The term structure analysis reveals how market conditions and expiry dates influence borrowing and lending opportunities, offering valuable insights for investors looking to leverage SPX Box Spreads across various maturities for strategic financial management.
Source: Cboe
A Swiss volatility arbitrage hedge fund holds $700 million in excess cash from the capital efficiency of their volatility strategies. Due to leverage limits and risk appetite constraints, they prefer not to deploy this capital for additional trading.
The fund invests in SPX Box Spreads to generate additional returns. Since they already engage in daily options trading, integrating Box Spreads is straightforward. The fund specifies the notional amount, target rate and time horizon. Operationally, managing SPX Box Spreads trades is simpler than purchasing treasuries, as the fund can monitor the profit, loss and risk of the loan through their existing options risk management systems.
A systematic trading firm seeks to increase trading leverage and needs to borrow funds. While holding substantial collateral, they face an 11% margin loan rate from their broker.
Since the firm is active in the options market, they choose to borrow by selling SPX Box Spreads. This strategy provides better rates than the broker's offer, with borrowed funds available in their account within days of executing the trade.

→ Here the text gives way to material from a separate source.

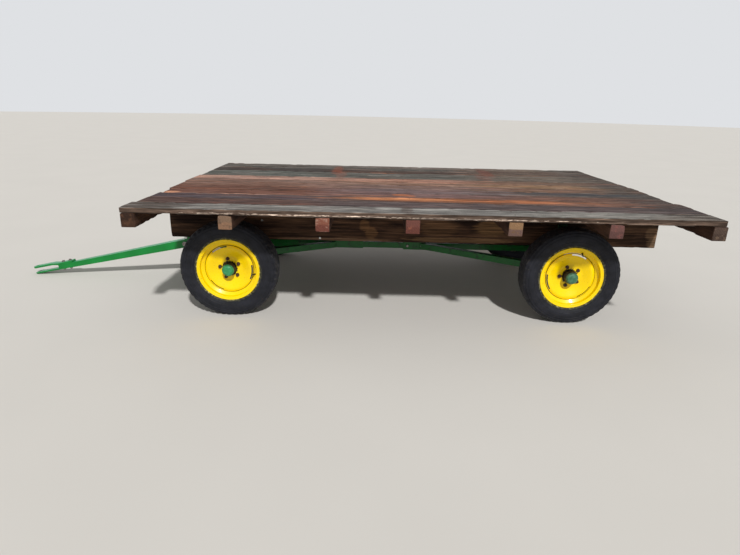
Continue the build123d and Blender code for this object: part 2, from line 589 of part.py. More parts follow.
# Hitch straps: the underside of each from its rear end to its front, along the tongue and off its axis
upper_strap_rear = TONGUE_TUBE_END - STRAP_LAP
upper_line = [
    (upper_strap_rear, tongue_size(upper_strap_rear)[1] / 2), (TONGUE_TUBE_END, TONGUE_FRONT_HEIGHT / 2),
    (TONGUE_TUBE_END + STRAP_STEP_LENGTH, UPPER_STRAP_BOTTOM), (HITCH_LENGTH, UPPER_STRAP_BOTTOM),
]
lower_line = [(TONGUE_TUBE_END, -LOWEST_SIDE), (HITCH_LENGTH, -LOWEST_SIDE)]
above_plane = Plane(origin=tongue_plane.origin, x_dir=tongue_way, z_dir=tongue_plane.y_dir)
for strap_name, underside, thick in (
    ("upper", upper_line, UPPER_STRAP_THICK),
    ("lower", lower_line, LOWER_STRAP_THICK),
):
    strap_start = underside[0][0]
    topside = [(along, height + thick) for along, height in reversed(underside)]
    with BuildPart() as strap:
        with BuildSketch(tongue_plane):
            with BuildLine():
                Polyline(*underside, *topside, close=True)
            make_face()
        extrude(amount=HITCH_END_RADIUS, both=True)
        with BuildSketch(above_plane):
            with Locations((HITCH_HOLE, 0)):
                Circle(HITCH_END_RADIUS)
            with Locations(((HITCH_HOLE + strap_start) / 2, 0)):
                Rectangle(HITCH_HOLE - strap_start, 2 * HITCH_END_RADIUS)
            with Locations((HITCH_HOLE, 0)):
                Circle(HITCH_HOLE_RADIUS, mode=Mode.SUBTRACT)
        extrude(amount=2 * UPPER_STRAP_TOP, both=True, mode=Mode.INTERSECT)
    save(strap.part, f"hitch_strap_{strap_name}")

# Wheels
for wheel_name, axle_x, side, turn in WHEELS:
    plane = wheel_plane(axle_x, side, turn)
    axis = wheel_axis(axle_x, side)

    with BuildPart() as tyre:
        bead_face = RIM_WIDTH / 2 - RIM_THICK - SEAT_GAP
        bead_base = BEAD_RADIUS + SEAT_GAP
        bead_top = RIM_RADIUS + 2
        tread_edge = TYRE_RADIUS - TREAD_CROWN
        bulge_radius = (bead_top + tread_edge) / 2
        inner_edge = tread_edge - TYRE_WALL
        bead_inner = bead_face - BEAD_WIDTH / 2
        with BuildSketch(plane):
            with BuildLine():
                for way in (1, -1):
                    ThreePointArc((way * bead_face, bead_top), (way * TYRE_WIDTH / 2, bulge_radius),
                                  (way * TREAD_WIDTH / 2, tread_edge))
                    Polyline((way * bead_face, bead_top), (way * bead_face, bead_base),
                             (way * bead_inner, bead_base), (way * bead_inner, bead_top))
                    ThreePointArc((way * bead_inner, bead_top), (way * (TYRE_WIDTH / 2 - TYRE_WALL), bulge_radius),
                                  (way * (TREAD_WIDTH / 2 - TYRE_WALL), inner_edge))
                ThreePointArc((TREAD_WIDTH / 2, tread_edge), (0, TYRE_RADIUS), (-TREAD_WIDTH / 2, tread_edge))
                Line((TREAD_WIDTH / 2 - TYRE_WALL, inner_edge), (TYRE_WALL - TREAD_WIDTH / 2, inner_edge))
            make_face()
        revolve(axis=axis)
    save(tyre.part, f"tyre_{wheel_name}")

    with BuildPart() as rim:
        flat_outer = DISC_FLAT_OFFSET
        flat_inner = DISC_FLAT_OFFSET - RIM_THICK
        slot_radius = WELL_INNER - SLOT_LAND - SLOT_DEPTH / 2
        with BuildSketch(plane):
            with BuildLine():
                Polyline(
                    (flat_inner, DISC_BORE_RADIUS), (flat_outer, DISC_BORE_RADIUS),
                    (flat_outer, DISC_FLAT_RADIUS), (DISC_CROWN_OFFSET, DISC_CROWN_RADIUS),
                    (DISC_CROWN_OFFSET - RIM_THICK, WELL_INNER), (flat_outer - RIM_THICK, WELL_INNER),
                    (flat_outer - RIM_THICK, WELL_INNER - RIM_THICK),
                    (DISC_CROWN_OFFSET - 2 * RIM_THICK, WELL_INNER - RIM_THICK),
                    (DISC_CROWN_OFFSET - RIM_THICK, DISC_CROWN_RADIUS),
                    (flat_inner, DISC_FLAT_RADIUS + RIM_THICK / 2), (flat_inner, DISC_BORE_RADIUS),
                )
            make_face()
        revolve(axis=axis)
        with BuildSketch(Plane(origin=plane.origin, x_dir=plane.y_dir, z_dir=plane.x_dir)):
            for slot in range(SLOT_COUNT):
                slot_middle = (slot + 0.5) * 360 / SLOT_COUNT
                with BuildLine():
                    slot_arc = CenterArc((0, 0), slot_radius, slot_middle - SLOT_ANGLE / 2, SLOT_ANGLE)
                SlotArc(slot_arc, SLOT_DEPTH)
        extrude(amount=DISC_CROWN_OFFSET, mode=Mode.SUBTRACT)
        flange = RIM_WIDTH / 2
        half_well = WELL_WIDTH / 2
        bead_end = flange - RIM_THICK - BEAD_WIDTH
        seat = BEAD_RADIUS
        with BuildSketch(plane):
            with BuildLine():
                Polyline(
                    (flange, RIM_RADIUS), (flange - RIM_THICK, RIM_RADIUS), (flange - RIM_THICK, seat),
                    (bead_end, seat), (half_well, WELL_RADIUS), (-half_well, WELL_RADIUS),
                    (-bead_end, seat), (RIM_THICK - flange, seat), (RIM_THICK - flange, RIM_RADIUS),
                    (-flange, RIM_RADIUS), (-flange, seat - RIM_THICK), (-bead_end - RIM_THICK / 2, seat - RIM_THICK),
                    (-half_well - RIM_THICK / 2, WELL_INNER), (half_well + RIM_THICK / 2, WELL_INNER),
                    (bead_end + RIM_THICK / 2, seat - RIM_THICK), (flange, seat - RIM_THICK), (flange, RIM_RADIUS),
                )
            make_face()
        revolve(axis=axis)
    save(rim.part, f"rim_{wheel_name}")

    with BuildPart() as hub:
        flange_face = DISC_FLAT_OFFSET - RIM_THICK
        with BuildSketch(plane):
            with BuildLine():
                Polyline(
                    (-HUB_INNER_END, SPINDLE_RADIUS + RUNNING_FIT), (HUB_OUTER_END, SPINDLE_RADIUS + RUNNING_FIT),
                    (HUB_OUTER_END, HUB_RADIUS), (flange_face, HUB_RADIUS), (flange_face, HUB_FLANGE_RADIUS),
                    (flange_face - HUB_FLANGE_THICK, HUB_FLANGE_RADIUS), (flange_face - HUB_FLANGE_THICK, HUB_RADIUS),
                    (-HUB_INNER_END, HUB_RADIUS), (-HUB_INNER_END, SPINDLE_RADIUS + RUNNING_FIT),
                )
            make_face()
        revolve(axis=axis)
    save(hub.part, f"hub_{wheel_name}")

    with BuildPart() as cap:
        cap_radius = HUB_RADIUS - CAP_INSET
        with BuildSketch(plane):
            with BuildLine():
                Line((HUB_OUTER_END, 0), (HUB_OUTER_END, cap_radius))
                TangentArc((HUB_OUTER_END + CAP_HEIGHT, 0), (HUB_OUTER_END, cap_radius), tangent=(0, 1))
                Line((HUB_OUTER_END, 0), (HUB_OUTER_END + CAP_HEIGHT, 0))
            make_face()
        revolve(axis=axis)
    save(cap.part, f"hub_cap_{wheel_name}")

print("deck front x", round(DECK_FRONT, 3), "deck top", CROSS_SILL_TOP + PLANK_THICK)
print("tongue drop", round(degrees(TONGUE_DROP), 3), "hinge", round(HINGE, 3), "pivot", round(PIVOT, 3))
print("axles", round(FRONT_AXLE, 3), round(REAR_AXLE, 3))
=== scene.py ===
"""Hay wagon: weathered boards, timber sills, green running gear and yellow rims, built on the CAD frame.

Metres, +Z up, the front (the tongue) towards -X and the left side towards -Y, as in the CAD frame.
"""

import json
from math import atan2, degrees, hypot, pi, radians, sin, cos, sqrt

import bmesh
import bpy
from mathutils import Matrix, Vector, noise
from mathutils.bvhtree import BVHTree

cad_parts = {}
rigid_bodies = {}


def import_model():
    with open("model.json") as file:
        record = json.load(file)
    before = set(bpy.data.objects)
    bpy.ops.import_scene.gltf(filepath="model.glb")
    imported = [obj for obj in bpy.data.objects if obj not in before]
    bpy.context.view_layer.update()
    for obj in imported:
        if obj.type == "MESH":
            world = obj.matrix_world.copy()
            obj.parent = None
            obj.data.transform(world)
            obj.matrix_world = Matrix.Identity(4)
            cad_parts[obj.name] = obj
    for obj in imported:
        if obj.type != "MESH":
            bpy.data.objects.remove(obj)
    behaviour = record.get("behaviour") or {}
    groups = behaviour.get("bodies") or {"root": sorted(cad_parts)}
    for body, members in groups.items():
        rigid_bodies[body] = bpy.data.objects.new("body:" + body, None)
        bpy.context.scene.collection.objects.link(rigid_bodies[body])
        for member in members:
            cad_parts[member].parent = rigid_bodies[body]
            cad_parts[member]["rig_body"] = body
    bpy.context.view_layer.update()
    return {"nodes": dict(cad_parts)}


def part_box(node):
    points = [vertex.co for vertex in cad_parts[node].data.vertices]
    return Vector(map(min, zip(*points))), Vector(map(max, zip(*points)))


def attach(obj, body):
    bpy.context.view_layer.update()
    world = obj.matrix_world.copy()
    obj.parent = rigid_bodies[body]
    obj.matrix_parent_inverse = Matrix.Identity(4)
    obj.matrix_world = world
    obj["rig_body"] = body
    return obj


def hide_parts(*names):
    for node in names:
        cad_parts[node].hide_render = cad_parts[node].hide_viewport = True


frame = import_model()

bl_info = {
    "name": "Hay wagon",
    "version": (1, 0, 0),
    "blender": (4, 5, 0),
    "location": "View3D > Sidebar > Hay wagon",
    "description": "Builds the finished hay wagon around its CAD frame",
    "category": "Object",
}

MM = 0.001
WHEELS = ["front_left", "front_right", "rear_left", "rear_right"]
# Degrees that each wheel stands turned on its axle, as in the CAD frame
WHEEL_TURNS = {"front_left": -37, "front_right": 10, "rear_left": 45, "rear_right": -20}

# The floor's radius in metres, the photograph's camera, and the key light behind it on the right
FLOOR_RADIUS = 60
CAMERA_PLACE = (0.4104, -4.2574, 1.4672)
CAMERA_YAW_DEG = 0.269
CAMERA_PITCH_DEG = -18.63
CAMERA_ROLL_DEG = -1.278
KEY_ELEVATION_DEG = 42
KEY_AZIMUTH_DEG = 15
KEY_SPREAD_DEG = 3

# How far apart in metres the boards and the sills are cut across, so that their faces can wander
BOARD_STEP = 22 * MM
SILL_STEP = 40 * MM
# How often in a metre a board's faces wander, slowly and quickly, and how often its edges are chipped
SLOW_WANDER = 3.1
QUICK_WANDER = 23.0
EDGE_CHIPS = 17.0
# Nails stand at these shares of a board's width, and stray so many mm along and across it, by a noise that
# is read at NAIL_WANDER. NAIL_SEED keeps their places the same each run, because Blender otherwise seeds
# that noise from the clock. NAIL_THICK is a head's thickness in mm, and NAIL_SUNK how deep its middle lies
NAIL_SHARES = (0.2, 0.8)
NAIL_STRAY = (18, 14)
NAIL_WANDER = 40
NAIL_SEED = 1
NAIL_THICK = 3
NAIL_SUNK = 1.7

# Wheels, in mm and in degrees from a wheel's top: the slots of a disc, the steps that it is spun in and its
# thickness, where the valve stands and how it leans, and the first lug bolt and the radius of their circle
SLOT_COUNT = 3
SLOT_HALF_ANGLE = 19
SLOT_INNER = 157.0
SLOT_OUTER = 168.5
DISC_STEPS = 180
DISC_THICK = 4
VALVE_ANGLE = -64
VALVE_RADIUS = 184
VALVE_ALONG = 38
VALVE_LEAN = -25
LUG_ANGLE = 47
LUG_CIRCLE = 70

# Tyres, in mm: half their width, half the width at the beads and of the tread, then the radii of a bead's
# base and top and of the tread at its edges and in the middle
TYRE_HALF = 87.0
BEAD_HALF = 67.2
TREAD_HALF = 66.0
BEAD_BASE = 203.3
BEAD_TOP = 222.5
TREAD_EDGE = 338.0
TREAD_CROWN = 343.0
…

Cboe is the leading market for options SPX Box Spreads in the U.S.
Competitive lending and borrowing rates compared to traditional alternatives
Integration with existing options trading and risk management systems
Multiple expiries and strike combinations to match specific needs
Deep, active market typically providing efficient execution
All data are as of June 23, 2025, unless stated otherwise.